While NumPy is built on C, certain compute-intensive algorithms hit a vectorization wall. This occurs when the inherent latency of Python's dynamic nature outweighs the benefits of high-level abstraction.
1. The Interpreter Tax & Boxing
Every iteration in a standard Python loop involves dynamic type-checking and reference counting. Even when using NumPy scalars, the "boxing" of raw C-data into Python objects creates a massive bottleneck for functions like $\text{logit}(p) = \log(p/(1-p))$. Handling edge cases in C is drastically faster:
>>> logit(0) -> -inf >>> logit(1) -> inf >>> logit(2) -> nan >>> logit(-2) -> nan
2. Intermediate Array Bloat
Pure NumPy expressions create temporary memory buffers for each sub-operation.

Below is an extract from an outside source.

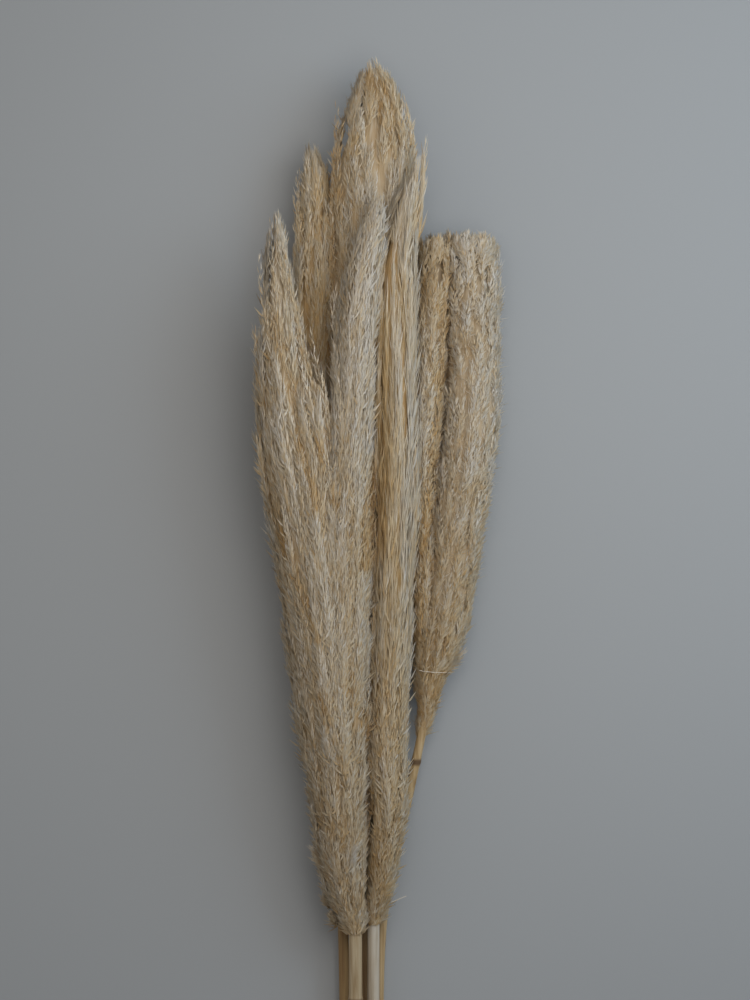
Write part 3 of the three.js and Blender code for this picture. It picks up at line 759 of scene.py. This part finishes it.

Extending via the C-API allows for Kernel Fusion, where the logit transform is calculated in a single pass without auxiliary memory overhead.
3. Spatial Dependencies
Operations involving neighbor-access patterns, such as the 2D stencil:
$$B(I, J) = A(I, J) + (A(I-1, J) + A(I+1, J) + A(I, J-1) + A(I, J+1)) \cdot 0.5D0 + (A(I-1, J-1) + A(I-1, J+1) + A(I+1, J-1) + A(I+1, J+1)) \cdot 0.25D0$$
are difficult to express efficiently via slicing without redundant memory copies. C-extensions allow for direct, cache-aligned pointer arithmetic.